Le Front de Libération Sexuel lutte également pour que le travail du sexe soit reconnu comme un service public. Les travailleurs du sexe qui le souhaitent doivent avoir le droit au statut de fonctionnaire. Les services sexuels doivent être remboursés par la sécurité sociale aussi bien pour les clients que pour les clientes. Les services sexuels ne doivent plus être un privilège de bourgeois. Tout le monde doit pouvoir bénéficier d’un accès égal aux services sexuels quels que soient ses revenus. Les services sexuels doivent pouvoir être considérés comme la prochaine conquête sociale de la gauche. Nous devons éradiquer la misère sexuelle. Plus aucune femme et plus aucun homme ne doit connaître l’exclusion sexuelle source de tant de dépressions, d’agressivités, d’autoritarismes, de violences, et de suicides. Le remboursement des services sexuels doit devenir une revendication syndicale au même titre que les augmentations de salaire ou la réduction du temps de travail. Cette revendication remotiverait sans aucun doute de nombreux travailleurs pour faire grève.

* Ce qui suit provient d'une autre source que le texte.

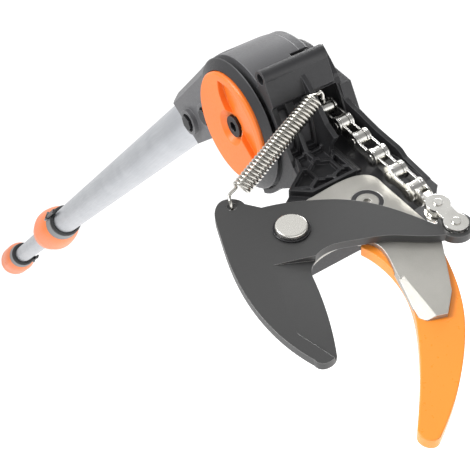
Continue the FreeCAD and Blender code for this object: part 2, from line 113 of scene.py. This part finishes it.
# quads between neighbouring points of a grid, wrapped round where a direction is closed
def gridFaces(rows, columns, closeRows=False, closeColumns=False):
    r = np.arange(rows if closeRows else rows - 1)
    c = np.arange(columns if closeColumns else columns - 1)
    i, j = np.meshgrid(r, c, indexing="ij")
    i2, j2 = (i + 1) % rows, (j + 1) % columns
    return np.stack([i * columns + j, i * columns + j2, i2 * columns + j2, i2 * columns + j], -1).reshape(-1, 4)


# round wire: a circle carried along a path; its side direction is taken along from ring to ring and
# kept square to the path, so that the wire never twists; both ends are closed
def wire(path, radius, sides=10):
    path = np.asarray(path, float)
    along = np.gradient(path, axis=0)
    along /= np.linalg.norm(along, axis=1, keepdims=True)
    side = np.cross(along[0], np.roll(along[0], 1) + (0.3, 0, 0))
    turn = np.linspace(0, 2 * pi, sides, endpoint=False)
    rings = []
    for place, forward in zip(path, along):
        side = side - forward * np.dot(side, forward)
        side /= np.linalg.norm(side)
        other = np.cross(forward, side)
        rings.append(place + radius * (np.cos(turn)[:, None] * side + np.sin(turn)[:, None] * other))
    points = np.vstack(rings)
    faces = [list(f) for f in gridFaces(len(path), sides, closeColumns=True)]
    faces.append(list(range(sides)))
    faces.append([len(points) - 1 - k for k in range(sides)])
    return points, faces


# materials, each named for what the real surface is
# the lighter edge colour of each finish is a painted highlight, mixed in along rounded edges
finishes = {
    # drawn and anodised tube: long faint draw lines, satin
    "anodisedAluminium": dict(base="#B4B6BA", dark="#9C9FA4", metallic=0.85, rough=(0.30, 0.44), grainMm=0.35,
                              stretch=(0.03, 1, 1), bump=0.05, edge="#DADCDE", edgeMm=0.4, edgeMix=0.3),
    # glass-filled nylon, moulded: dull, with a fine spark-eroded grain
    "greyNylon": dict(base="#5A5A5C", dark="#4E4E50", rough=(0.36, 0.50), grainMm=0.5, bump=0.12,
                      edge="#8A8A8C", edgeMm=0.7, edgeMix=0.5),
    "blackNylon": dict(base="#2B2B2D", dark="#222224", rough=(0.38, 0.55), grainMm=0.5, bump=0.14,
                       edge="#646466", edgeMm=0.7, edgeMix=0.55),
    "blackOxideSteel": dict(base="#2A2A2C", dark="#1D1D1F", metallic=0.6, rough=(0.32, 0.46), grainMm=0.4,
                            bump=0.06, edge="#77777A", edgeMm=0.3, edgeMix=0.6),
    "acetal": dict(base="#DAD7CD", dark="#CFCBC0", rough=(0.35, 0.5), grainMm=0.6, bump=0.05,
                   edge="#E8E6DE", edgeMm=0.4, edgeMix=0.3),
    # orange polypropylene, satin: skin slightly uneven in tone
    "orangePlastic": dict(base="#E97420", dark="#DC6718", rough=(0.32, 0.44), grainMm=0.6, bump=0.07,
                          edge="#F79A4C", edgeMm=0.8, edgeMix=0.5, blotchMm=18),
    "sleevePlastic": dict(base="#77797B", dark="#696B6D", rough=(0.42, 0.55), grainMm=0.5, bump=0.1,
                          edge="#97999B", edgeMm=0.5, edgeMix=0.4),
    "ringRubber": dict(base="#1B1C1E", dark="#131416", rough=(0.5, 0.66), grainMm=0.7, bump=0.12,
                       edge="#55595C", edgeMm=0.6, edgeMix=0.5),
    "webbing": dict(base="#28282A", dark="#161617", rough=(0.7, 0.85), grainMm=0.8, bump=0.4,
                    edge="#3A3A3C", edgeMm=0.3, edgeMix=0.2),
    # bead-blasted stainless plate; its near-white edge colour is a painted highlight along the rounded edges
    "blastedSteel": dict(base="#B9B7B1", dark="#A19F99", metallic=0.75, rough=(0.34, 0.50), grainMm=0.3,
                         bump=0.22, edge="#F2F1EE", edgeMm=0.5, edgeMix=0.8, blotchMm=6),
    # powder coat over the hook: slight orange peel
    "orangeCoat": dict(base="#F29230", dark="#EC8526", rough=(0.26, 0.36), grainMm=1.3, bump=0.05,
                       edge="#FBB35A", edgeMm=1.0, edgeMix=0.5, blotchMm=30),
    "satinNickel": dict(base="#DCDAD4", dark="#C4C2BC", metallic=0.9, rough=(0.20, 0.34), grainMm=0.4,
                        bump=0.03, edge="#FFFFFF", edgeMm=0.4, edgeMix=0.5),
    "springSteel": dict(base="#D6D4CE", dark="#B2AFA8", metallic=1.0, rough=(0.14, 0.26), grainMm=0.5,
                        bump=0.02, edge="#FFFFFF", edgeMm=0.2, edgeMix=0.2),
    # low-friction coating on the blade: flat dark grey with faint grinding lines under it
    "bladeCoat": dict(base="#3E3E3E", dark="#343434", metallic=0.15, rough=(0.36, 0.46), grainMm=0.5,
                      stretch=(1, 0.08, 0.4), bump=0.05, edge="#A5A5A3", edgeMm=0.35, edgeMix=0.7, blotchMm=35),
    "nickelPlate": dict(base="#E6E5E1", dark="#BDBBB5", metallic=1.0, rough=(0.13, 0.27), grainMm=0.6,
                        bump=0.03, edge="#FFFFFF", edgeMm=0.35, edgeMix=0.6, blotchMm=5),
}


# tone mixed by a slow noise; bump and roughness follow a fine noise; a painted highlight, a lighter edge colour, is
# mixed in where the rounded (bevel) normal turns away from the true one
def makeFinish(name, f):
    material = bpy.data.materials.new(name)
    material.use_nodes = True
    tree = material.node_tree
    tree.nodes.clear()
    place = addNode(tree, "ShaderNodeTexCoord").outputs["Object"]
    stretch = f.get("stretch", (1, 1, 1))
    grainScale = 1 / (f["grainMm"] * mm) / 2      # noise features are about half a unit wide
    mapped = addNode(tree, "ShaderNodeMapping", {}, {"Vector": place, "Scale": stretch}).outputs["Vector"]
    grain = addNode(tree, "ShaderNodeTexNoise", {}, {"Vector": mapped, "Scale": grainScale, "Detail": 4.0,
                                                     "Roughness": 0.6}).outputs["Fac"]
    blotchScale = 1 / (f.get("blotchMm", 12) * mm) / 2
    blotch = addNode(tree, "ShaderNodeTexNoise", {}, {"Vector": place, "Scale": blotchScale,
                                                      "Detail": 3.0}).outputs["Fac"]
    tone = addNode(tree, "ShaderNodeMix", {"data_type": "RGBA"},
                   {"Factor": blotch, "A": hexColour(f["base"]), "B": hexColour(f["dark"])})
    bevel = addNode(tree, "ShaderNodeBevel", {"samples": 6}, {"Radius": f["edgeMm"] * mm})
    surface = addNode(tree, "ShaderNodeNewGeometry")
    agree = addNode(tree, "ShaderNodeVectorMath", {"operation": "DOT_PRODUCT"},
                    {0: bevel.outputs["Normal"], 1: surface.outputs["Normal"]}).outputs["Value"]
    # painted highlight: the lighter edge colour is mixed in where the bevel normal turns away from the true normal
    edgeHighlightMask = addNode(tree, "ShaderNodeMapRange", {}, {"Value": agree, "From Min": 0.995, "From Max": 0.80,
                                                        "To Min": 0.0, "To Max": f["edgeMix"]}).outputs["Result"]
    colour = addNode(tree, "ShaderNodeMix", {"data_type": "RGBA"},
                     {"Factor": edgeHighlightMask, "A": tone.outputs["Result"], "B": hexColour(f["edge"])})
    rough = addNode(tree, "ShaderNodeMapRange", {}, {"Value": grain, "From Min": 0.3, "From Max": 0.7,
                                                     "To Min": f["rough"][0], "To Max": f["rough"][1]})
    bump = addNode(tree, "ShaderNodeBump", {}, {"Height": grain, "Strength": f["bump"], "Distance": 0.0003,
                                                "Normal": bevel.outputs["Normal"]})
    shader = addNode(tree, "ShaderNodeBsdfPrincipled", {},
                     {"Base Color": colour.outputs["Result"], "Roughness": rough.outputs["Result"],
                      "Normal": bump.outputs["Normal"], "Metallic": f.get("metallic", 0.0)})
    addNode(tree, "ShaderNodeOutputMaterial", {}, {"Surface": shader.outputs["BSDF"]})
    return material


made = {name: makeFinish(name, f) for name, f in finishes.items()}
print("materials made:", len(made))

finishOfSlot = {
    "tube_aluminium": "anodisedAluminium", "grey_nylon": "greyNylon", "black_nylon": "blackNylon",
    "black_steel": "blackOxideSteel", "white_acetal": "acetal", "orange_plastic": "orangePlastic",
    "sleeve_plastic": "sleevePlastic", "ring_rubber": "ringRubber", "strap_webbing": "webbing",
    "plate_steel": "blastedSteel", "hook_paint": "orangeCoat", "bright_steel": "satinNickel",
    "spring_steel": "springSteel", "coated_steel": "bladeCoat", "chain_steel": "nickelPlate"}

slotOfNode = {s["node"]: s["material_slot"] for s in frame["record"]["subparts"]}
for node, thing in frame["nodes"].items():
    thing.data.materials.clear()
    thing.data.materials.append(made[finishOfSlot[slotOfNode[node]]])

# return spring: close-wound coil, a loop at the bar and a long hook down to the blade
spring = dict(top=(38.4, -14.2, 30.2), end=(49.2, -60.9, 10.6), coilRadius=3.65, wireRadius=0.78, turns=28,
              perTurn=22, topBend=((38.0, -12.2, 32.0), (37.4, -10.2, 31.8), (37.8, -9.2, 29.8), (38.6, -9.8, 28.2)),
              endBend=((50.2, -64.2, 13.2), (52.2, -68.6, 13.0), (55.7, -70.2, 10.8), (56.4, -70.2, 6.0),
                       (53.6, -72.6, 4.6), (50.2, -72.6, 5.8)))


# smooth curve through points: each stretch is a cubic whose end directions join its neighbours
def throughPoints(points, perStretch=9):
    p = np.asarray(points, float)
    slope = np.gradient(p, axis=0)
    k = np.linspace(0, 1, perStretch, endpoint=False)[:, None]
    path = [(2 * k ** 3 - 3 * k ** 2 + 1) * p[i] + (k ** 3 - 2 * k ** 2 + k) * slope[i]
            + (3 * k ** 2 - 2 * k ** 3) * p[i + 1] + (k ** 3 - k ** 2) * slope[i + 1] for i in range(len(p) - 1)]
    return np.vstack(path + [p[-1:]])


# helix: a point turns round the axis while it moves along it; each hook is a curve through a few bends
def springPiece(s):
    top, end = headPoint([s["top"], s["end"]])
    axis = (end - top) / np.linalg.norm(end - top)
    side = np.cross(axis, headUp)
    side /= np.linalg.norm(side)
    other = np.cross(axis, side)
    t = np.linspace(0, 1, s["turns"] * s["perTurn"] + 1)
    angle = 2 * pi * s["turns"] * t
    coil = (top + (end - top) * t[:, None]
            + s["coilRadius"] * mm * (np.cos(angle)[:, None] * side + np.sin(angle)[:, None] * other))
    hooks = [throughPoints(np.vstack([first, headPoint(bends)])) for first, bends in
             ((coil[0], s["topBend"]), (coil[-1], s["endBend"]))]
    path = np.vstack([hooks[0][::-1], coil[1:-1], hooks[1]])
    points, faces = wire(path, s["wireRadius"] * mm)
    piece = meshPiece("return_spring_coil", points, faces, None, made["springSteel"])
    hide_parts("return_spring")
    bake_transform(piece)
    return piece


springPiece(spring)
print("spring made")

# studio: a wide pale paper floor that meets a wall of white light behind the object; the light is dimmer
# elsewhere, so that metal has something darker to mirror
stageLook = dict(paper="#CFCFCF", glow=0.75, floorDrop=0.15, size=60.0, bright=1.12, dim=0.42, top=0.6,
                 wallWay=(-0.94, 0.34, 0.0))


# floor sheet lit a little from within, and a sky whose strength falls off with the angle from the wall
def studio(s):
    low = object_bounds()[0].z - s["floorDrop"]
    h = s["size"] / 2
    mesh = bpy.data.meshes.new("paperFloor")
    mesh.from_pydata([(-h, -h, low), (h, -h, low), (h, h, low), (-h, h, low)], [], [(0, 1, 2, 3)])
    floor = bpy.data.objects.new("paperFloor", mesh)
    bpy.context.scene.collection.objects.link(floor)
    paper = bpy.data.materials.new("whitePaper")
    paper.use_nodes = True
    shader = paper.node_tree.nodes["Principled BSDF"]
    shader.inputs["Base Color"].default_value = hexColour(s["paper"])
    shader.inputs["Roughness"].default_value = 0.95
    shader.inputs["Emission Color"].default_value = (1, 1, 1, 1)
    shader.inputs["Emission Strength"].default_value = s["glow"]
    mesh.materials.append(paper)
    floor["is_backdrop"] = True
    world = bpy.data.worlds.new("studio")
    world.use_nodes = True
    tree = world.node_tree
    way = addNode(tree, "ShaderNodeTexCoord").outputs["Generated"]
    facing = addNode(tree, "ShaderNodeVectorMath", {"operation": "DOT_PRODUCT"}, {0: way, 1: s["wallWay"]})
    strength = addNode(tree, "ShaderNodeMapRange", {"interpolation_type": "SMOOTHSTEP"},
                       {"Value": facing.outputs["Value"], "From Min": 0.30, "From Max": 0.85,
                        "To Min": s["dim"], "To Max": s["bright"]})
    height = addNode(tree, "ShaderNodeSeparateXYZ", {}, {"Vector": way}).outputs["Z"]
    overhead = addNode(tree, "ShaderNodeMapRange", {"interpolation_type": "SMOOTHSTEP"},
                       {"Value": height, "From Min": 0.60, "From Max": 0.92, "To Min": 0.0, "To Max": s["top"]})
    total = addNode(tree, "ShaderNodeMath", {"operation": "ADD"},
                    {0: strength.outputs["Result"], 1: overhead.outputs["Result"]})
    back = tree.nodes["Background"]
    tree.links.new(total.outputs["Value"], back.inputs["Strength"])
    back.inputs["Color"].default_value = (1, 1, 1, 1)
    bpy.context.scene.world = world


# soft rectangular lamp placed at one point and turned to face another
def softbox(name, place, aim, size, power):
    light = bpy.data.lights.new(name, "AREA")
    light.shape = "RECTANGLE"
    light.size, light.size_y = size
    light.energy = power
    lamp = bpy.data.objects.new(name, light)
    bpy.context.scene.collection.objects.link(lamp)
    direction = Vector(aim) - Vector(place)
    lamp.matrix_world = Matrix.Translation(place) @ direction.to_track_quat("-Z", "Y").to_matrix().to_4x4()


studio(stageLook)
headCentre = tuple(headPoint([(70, -20, 0)])[0])
softbox("key", (0.75, -0.9, 1.1), headCentre, (0.7, 0.7), 22)
softbox("rim", (0.0, 0.9, 0.7), headCentre, (0.6, 0.6), 9)

# camera, placed from the hinge and turned a little about its own line of sight
camera = dict(place=(0.4185, -0.2085, -0.0268), right=(0.3243, 0.8416, -0.4319), up=(0.1080, 0.4206, 0.9008),
              lens=71.8)
lensData = bpy.data.cameras.new("camera")
lensData.lens = camera["lens"]
lensData.sensor_width = 36
lensData.clip_start = 0.01
eye = bpy.data.objects.new("camera", lensData)
bpy.context.scene.collection.objects.link(eye)
right, up = Vector(camera["right"]).normalized(), Vector(camera["up"]).normalized()
back = right.cross(up)
stand = Vector(hinge) + Vector(camera["place"])
eye.matrix_world = Matrix(((right.x, up.x, back.x, stand.x), (right.y, up.y, back.y, stand.y),
                           (right.z, up.z, back.z, stand.z), (0, 0, 0, 1)))
bpy.context.scene.camera = eye
bpy.context.scene.view_settings.view_transform = "Standard"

La réalité actuelle de la gauche française est bien évidemment à l’opposé de cette perspective enthousiasmante. Non seulement la gauche est encore plus puritaine que la droite, mais la gauche française est devenue aujourd’hui l’une des plus puritaines du monde. Le jacobinisme français s’est en effet construit en miroir de son ennemi catholique. La France est bien la fille aînée de l’Eglise. Alors que le travail sexuel est légal en Allemagne, la gauche française a cru nécessaire de l’interdire. C’est oublier les leçons de l’histoire. Wilhelm Reich en son temps avait expliqué l’arrivée d’Hitler au pouvoir par sa capacité à exploiter les pulsions sexuelles de la population. La gauche allemande n’avait pas compris la dimension sexuelle du fascisme, et en particulier l’émancipation sexuelle que pouvait représenter les foyers de la jeunesse hitlérienne par rapport au carcan de la cellule familiale. Telle est la barbarie fasciste : s’appuyer sur les pulsions sexuelles des prolétaires pour les envoyer à la guerre. Car il n’y a pas de politique sans politique sexuelle. La politique sexuelle de la bourgeoisie consiste à défendre le patriarcat. La politique sexuelle des révolutionnaires doit être de promouvoir le communisme sexuel. La gauche, qui à l’origine était censée combattre le capitalisme avant d’en devenir un simple gestionnaire, a aussi sa politique sexuelle. La politique sexuelle de la gauche consiste à défendre le patriarcat en se dissimulant derrière le féminisme bourgeois. Un féminisme bourgeois qui, empêtré dans ses contradictions, n’a rien d’autre à proposer que de gérer le patriarcat. A ce jeu-là, ce sont toujours les fascistes qui gagnent, car le fascisme est la cohérence du capitalisme : sa tendance naturelle à la guerre. En ne comprenant pas la révolution sexuelle, la gauche creuse sa propre tombe. Les révolutionnaires doivent remettre la sexualité au coeur de la politique. La révolution sera sexuelle ou ne sera pas.

Le Front de Libération Sexuelle n’est pas une organisation. Toutes celles et tous ceux qui se reconnaissent dans ses principes peuvent s’exprimer et agir en son nom. Le Front de Libération Sexuelle est partout et nulle part.